Lectionary Reflections for the Twenty-second Sunday after Pentecost

By Mark MacDonald

 

Readings for Pentecost 22, Proper 26, Year C, Oct. 31, 2004

Isaiah 1:10-20

Psalm 32

2 Thessalonians 1:1-12

Luke 19:1-10

 

Luke's story of Zacchaeus is a vivid portrayal of what William Stringfellow called the “episodic” character of the church. A human and heavenly fellowship is created through the liberating challenge presented to Zacchaeus' in Jesus' inviting forgiveness. Echoing ancient tradition, embodying his own experience, and portraying God's promises for the future, Zacchaeus, by generosity and a meal, invites a newly created community to celebrate the goodness of God.
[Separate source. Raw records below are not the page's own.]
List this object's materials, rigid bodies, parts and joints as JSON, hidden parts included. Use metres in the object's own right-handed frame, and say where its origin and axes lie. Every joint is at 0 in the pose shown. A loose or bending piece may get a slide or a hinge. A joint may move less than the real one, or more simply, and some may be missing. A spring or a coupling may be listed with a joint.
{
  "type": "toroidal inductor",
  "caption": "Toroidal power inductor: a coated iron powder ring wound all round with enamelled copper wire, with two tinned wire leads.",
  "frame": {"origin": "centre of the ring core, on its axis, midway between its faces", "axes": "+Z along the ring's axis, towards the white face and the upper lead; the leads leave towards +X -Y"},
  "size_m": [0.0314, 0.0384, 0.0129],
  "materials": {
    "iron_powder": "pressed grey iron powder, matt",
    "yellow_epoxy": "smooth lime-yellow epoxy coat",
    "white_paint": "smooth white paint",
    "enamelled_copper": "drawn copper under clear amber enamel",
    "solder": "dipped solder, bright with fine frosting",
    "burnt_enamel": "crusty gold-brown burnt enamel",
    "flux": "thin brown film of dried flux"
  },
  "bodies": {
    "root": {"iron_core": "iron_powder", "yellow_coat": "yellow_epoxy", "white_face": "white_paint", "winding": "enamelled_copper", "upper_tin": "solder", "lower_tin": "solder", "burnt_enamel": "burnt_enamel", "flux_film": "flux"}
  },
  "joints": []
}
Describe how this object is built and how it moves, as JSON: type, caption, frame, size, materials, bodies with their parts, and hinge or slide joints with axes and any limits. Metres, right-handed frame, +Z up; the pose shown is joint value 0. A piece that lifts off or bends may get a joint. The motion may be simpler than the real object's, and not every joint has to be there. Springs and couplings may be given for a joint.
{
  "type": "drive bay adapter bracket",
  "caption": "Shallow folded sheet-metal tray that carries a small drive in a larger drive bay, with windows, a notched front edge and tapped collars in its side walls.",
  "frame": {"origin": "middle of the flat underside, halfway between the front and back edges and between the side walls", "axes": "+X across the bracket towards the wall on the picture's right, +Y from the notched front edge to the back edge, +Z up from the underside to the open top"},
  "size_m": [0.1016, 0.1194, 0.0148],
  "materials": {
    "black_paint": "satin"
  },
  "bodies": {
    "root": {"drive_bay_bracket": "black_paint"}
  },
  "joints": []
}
The Spirit does more than save a sinner; she creates the church.

In the invitation of Jesus and Zacchaeus' response to it, the Spirit creates a church. It is an event that is only possible through the promise and love of God unfolding in creation. But, as glorious as this may sound, this story also reminds us that the church is often created at times and places we don't expect and sometimes resist. It almost always upsets the principalities and powers that govern the world's affairs and institutions, including – and, sometimes, especially – its religious affairs and institutions.
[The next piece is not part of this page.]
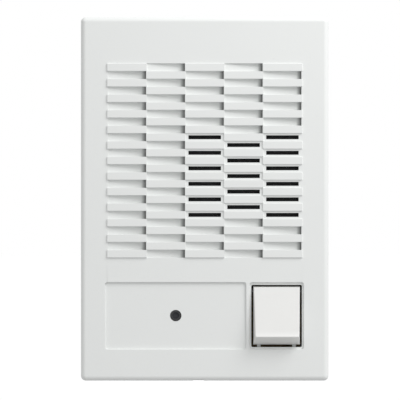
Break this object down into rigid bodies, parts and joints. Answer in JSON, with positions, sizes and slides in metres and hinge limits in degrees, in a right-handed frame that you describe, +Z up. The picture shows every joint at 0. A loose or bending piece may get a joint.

The self-assured religious folks present in this narrative object to the creation of a church out of such discredited elements. To them, Zacchaeus was an instrument of oppression. He was, locally, the most visible tool of a system that was clearly in conflict with their well-being, their religious law, and, most important, their expectation of the new world that Jesus promised in his Gospel.
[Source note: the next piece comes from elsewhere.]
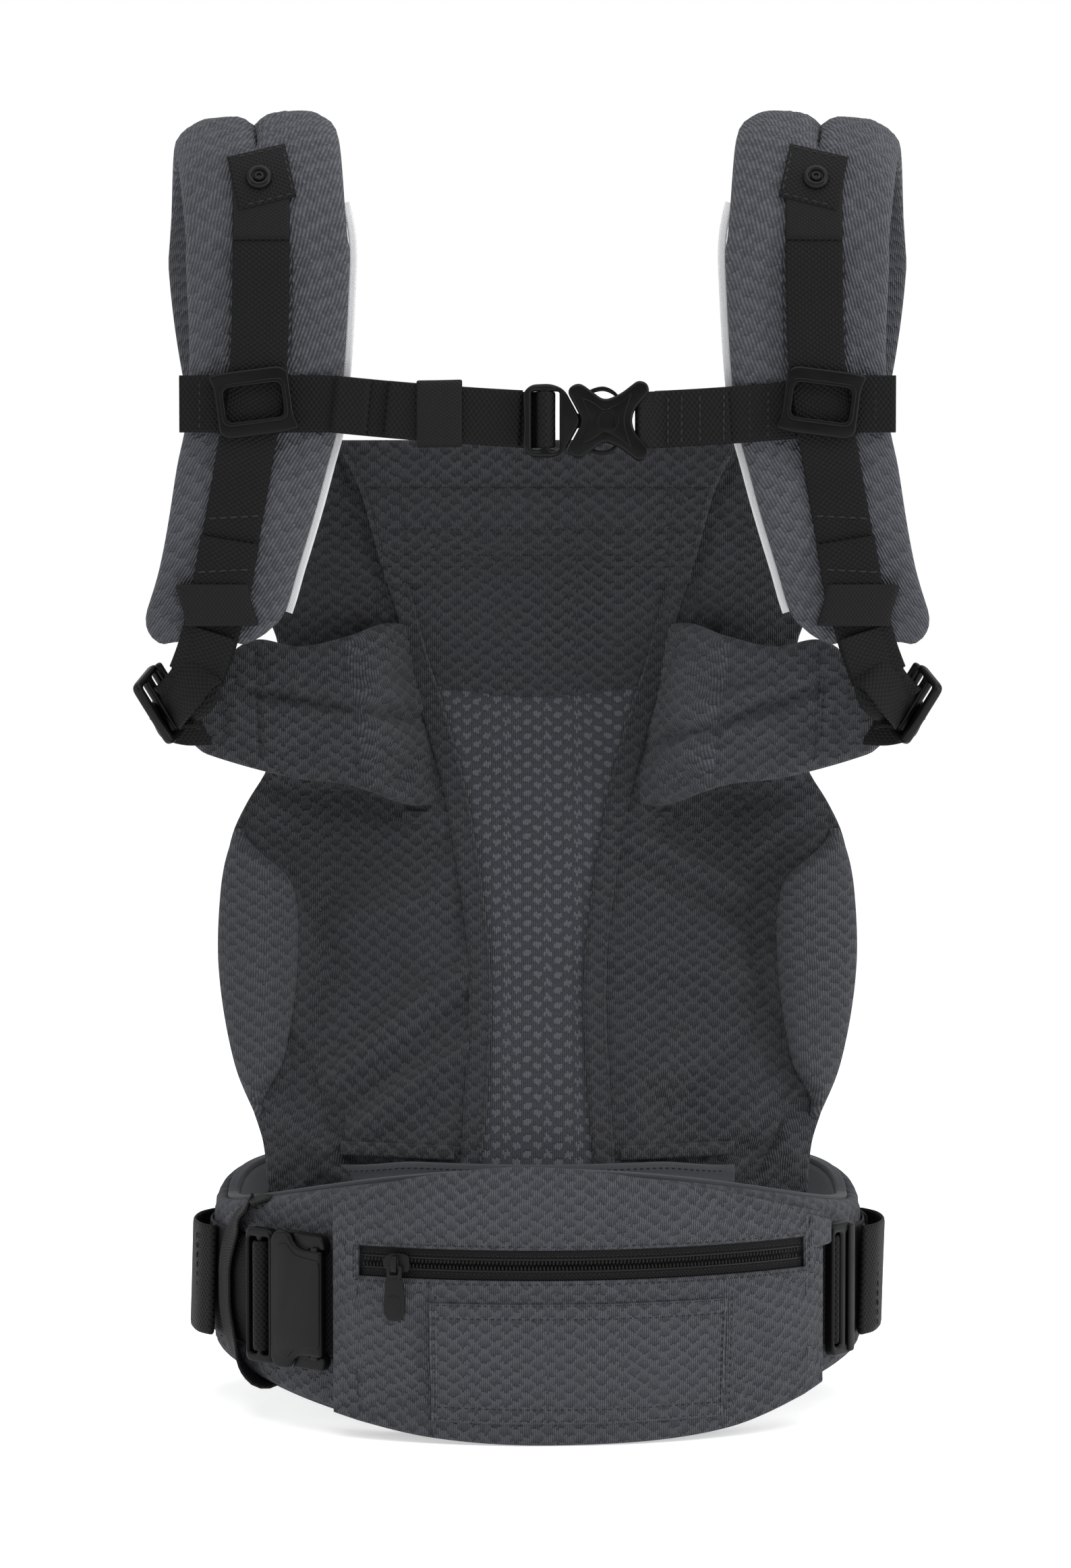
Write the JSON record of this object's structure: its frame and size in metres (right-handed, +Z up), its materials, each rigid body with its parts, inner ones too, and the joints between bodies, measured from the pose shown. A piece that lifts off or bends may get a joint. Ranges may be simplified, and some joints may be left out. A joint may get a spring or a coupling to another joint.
{
  "type": "soft baby carrier",
  "caption": "Soft baby carrier: padded waist belt with zipped pouch, bucket seat panel, folding head support, looped shoulder straps and chest strap.",
  "frame": {"origin": "centre of the floor footprint, on the floor under the belt", "axes": "+Z up, -Y towards the pouch side that faces the viewer, +X to the viewer's right"},
  "size_m": [0.358, 0.2292, 0.5828],
  "materials": {
    "air_mesh": "dark grey dimpled air-mesh knit",
    "lining": "grey woven lining",
    "foam": "open-cell padding",
    "webbing": "black ribbed polyester webbing",
    "piping": "light grey woven piping",
    "black_plastic": "fine matte moulded black",
    "snap_metal": "black painted snap"
  },
  "bodies": {
    "carrier": {"waistbelt_cover": "air_mesh", "waistbelt_foam": "foam", "waistbelt_lining": "lining", "pouch_front": "air_mesh", "pouch_back": "lining", "pouch_pocket": "air_mesh", "zip_tape_upper": "webbing", "zip_tape_lower": "webbing", "zip_coil_upper": "black_plastic", "zip_coil_lower": "black_plastic", "seat_panel_left": "air_mesh", "seat_panel_right": "air_mesh", "seat_strip_left": "air_mesh", "seat_strip_right": "air_mesh", "thigh_pad_left": "air_mesh", "thigh_pad_right": "air_mesh", "seat_mesh": "air_mesh", "seat_base_band": "lining", "shoulder_panel_left": "air_mesh", "shoulder_panel_right": "air_mesh", "side_wing_left": "air_mesh", "side_wing_right": "air_mesh", "shoulder_strap_cover_left": "air_mesh", "shoulder_strap_cover_right": "air_mesh", "shoulder_strap_foam_left": "foam", "shoulder_strap_foam_right": "foam", "shoulder_strap_lining_left": "lining", "shoulder_strap_lining_right": "lining", "strap_piping_left": "piping", "strap_piping_right": "piping", "strap_webbing_left": "webbing", "strap_webbing_right": "webbing", "snap_socket_left": "snap_metal", "snap_socket_right": "snap_metal", "waist_buckle_socket": "black_plastic", "waist_webbing_left": "webbing", "waist_webbing_back": "webbing", "waist_webbing_right": "webbing", "waist_webbing_tail_left": "webbing", "waist_webbing_tail_right": "webbing", "belt_elastic_loop": "webbing"},
    "head": {"head_support": "air_mesh"},
    "zip_runner": {"zip_slider": "black_plastic"},
    "zip_tab": {"zip_pull": "black_plastic"},
    "chest_strap": {"chest_slider_left": "black_plastic", "chest_slider_right": "black_plastic", "chest_webbing_left": "webbing", "chest_webbing_right": "webbing", "chest_buckle_socket": "black_plastic"},
    "chest_plug": {"chest_buckle_plug": "black_plastic", "chest_webbing_tail": "webbing"},
    "chest_prong_top": {"chest_prong_upper": "black_plastic"},
    "chest_prong_bottom": {"chest_prong_lower": "black_plastic"},
    "chest_elastic": {"chest_keeper": "webbing"},
    "waist_plug": {"waist_buckle_plug": "black_plastic"},
    "waist_prong_top": {"waist_prong_upper": "black_plastic"},
    "waist_prong_bottom": {"waist_prong_lower": "black_plastic"},
    "adjuster_left": {"strap_adjuster_left": "black_plastic"},
    "adjuster_right": {"strap_adjuster_right": "black_plastic"},
    "adjuster_waist": {"waist_adjuster_right": "black_plastic"}
  },
  "joints": [
    {"name": "head_fold", "type": "hinge", "parent": "carrier", "child": "head", "pos_m": [0, 0.006, 0.3815], "axis": [1, 0, 0], "range_deg": [0, 60]},
    {"name": "zip_run", "type": "hinge", "parent": "carrier", "child": "zip_runner", "pos_m": [-0.0013, 0.0927, 0.079], "axis": [0, 0, 1], "range_deg": [0, 49]},
    {"name": "zip_pull_swing", "type": "hinge", "parent": "zip_runner", "child": "zip_tab", "pos_m": [-0.06215, -0.10633, 0.0778], "axis": [-0.9563, 0.2924, 0], "range_deg": [0, 125]},
    {"name": "chest_height", "type": "slide", "parent": "carrier", "child": "chest_strap", "axis": [0, 0, 1], "range_m": [0, 0.045]},
    {"name": "chest_release", "type": "slide", "parent": "chest_strap", "child": "chest_plug", "axis": [-1, 0, 0], "range_m": [0, 0.03], "deforming": ["chest_webbing_left"]},
    {"name": "chest_prong_upper_squeeze", "type": "hinge", "parent": "chest_plug", "child": "chest_prong_top", "pos_m": [0.0205, -0.0666, 0.455], "axis": [0, 1, 0], "range_deg": [0, 8], "stiffness_Nm_per_rad": 0.1},
    {"name": "chest_prong_lower_squeeze", "type": "hinge", "parent": "chest_plug", "child": "chest_prong_bottom", "pos_m": [0.0205, -0.0666, 0.433], "axis": [0, 1, 0], "range_deg": [-8, 0], "stiffness_Nm_per_rad": 0.1},
    {"name": "chest_keeper_slide", "type": "slide", "parent": "chest_plug", "child": "chest_elastic", "axis": [-0.9971, 0, 0.0758], "range_m": [-0.01, 0.012]},
    {"name": "waist_release", "type": "slide", "parent": "carrier", "child": "waist_plug", "axis": [-0.7747, 0.6323, 0], "range_m": [0, 0.03], "deforming": ["waist_webbing_left"]},
    {"name": "waist_prong_upper_squeeze", "type": "hinge", "parent": "waist_plug", "child": "waist_prong_top", "pos_m": [-0.11569, -0.06641, 0.0777], "axis": [0.6323, 0.7747, 0], "range_deg": [0, 8], "stiffness_Nm_per_rad": 0.3},
    {"name": "waist_prong_lower_squeeze", "type": "hinge", "parent": "waist_plug", "child": "waist_prong_bottom", "pos_m": [-0.11569, -0.06641, 0.0377], "axis": [0.6323, 0.7747, 0], "range_deg": [-8, 0], "stiffness_Nm_per_rad": 0.3},
    {"name": "strap_adjuster_left_tilt", "type": "hinge", "parent": "carrier", "child": "adjuster_left", "pos_m": [-0.167, -0.044, 0.319], "axis": [-0.4811, -0.273, 0.8331], "range_deg": [-15, 15]},
    {"name": "strap_adjuster_right_tilt", "type": "hinge", "parent": "carrier", "child": "adjuster_right", "pos_m": [0.167, -0.044, 0.319], "axis": [0.4811, -0.273, 0.8331], "range_deg": [-15, 15]},
    {"name": "waist_adjuster_tilt", "type": "hinge", "parent": "carrier", "child": "adjuster_waist", "pos_m": [0.1299, -0.05133, 0.0577], "axis": [0, 0, -1], "range_deg": [0, 30]}
  ],
  "couplings": [
    {"joint": "chest_prong_lower_squeeze", "follows": "chest_prong_upper_squeeze", "ratio": -1},
    {"joint": "waist_prong_lower_squeeze", "follows": "waist_prong_upper_squeeze", "ratio": -1}
  ]
}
[Jesus' critics] clearly do not understand the full extent of the liberation Jesus offers. They could only imagine a complete denunciation of Zacchaeus and the system he embodied. Jesus' message, in word and deed, transcends, transforms, and subverts the opposition between Zacchaeus, the oppressor, and his critics, his victims.

The social and ethical analysis of Jesus' critics is, on one level, absolutely correct (and we suspect his own closest followers are included among those most scandalized). But they clearly do not understand the full extent of the liberation Jesus offers. They could only imagine a complete denunciation of Zacchaeus and the system he embodied. Jesus' message, in word and deed, transcends, transforms, and subverts the opposition between Zacchaeus, the oppressor, and his critics, his victims.

In the liberation of Zacchaeus, Jesus also begins to transcend, transform, and subvert the system that was creating so much misery in Luke's world. In John's Revelation, this system is thinly veiled by the title “Babylon.” We know now that it was the Roman Empire, the latest location of that project of empire that, as we read in both Daniel and John, is a an episodic counterpart to God's church in course of human history. Luke's politics, though a bit more subtle, also emphasize, in the way all of the events are framed from the Nativity through the end of Acts, the way God's New World is in fundamental conflict with the empires of this age. This was never more than a heartbeat away from the thoughts of Luke's readers.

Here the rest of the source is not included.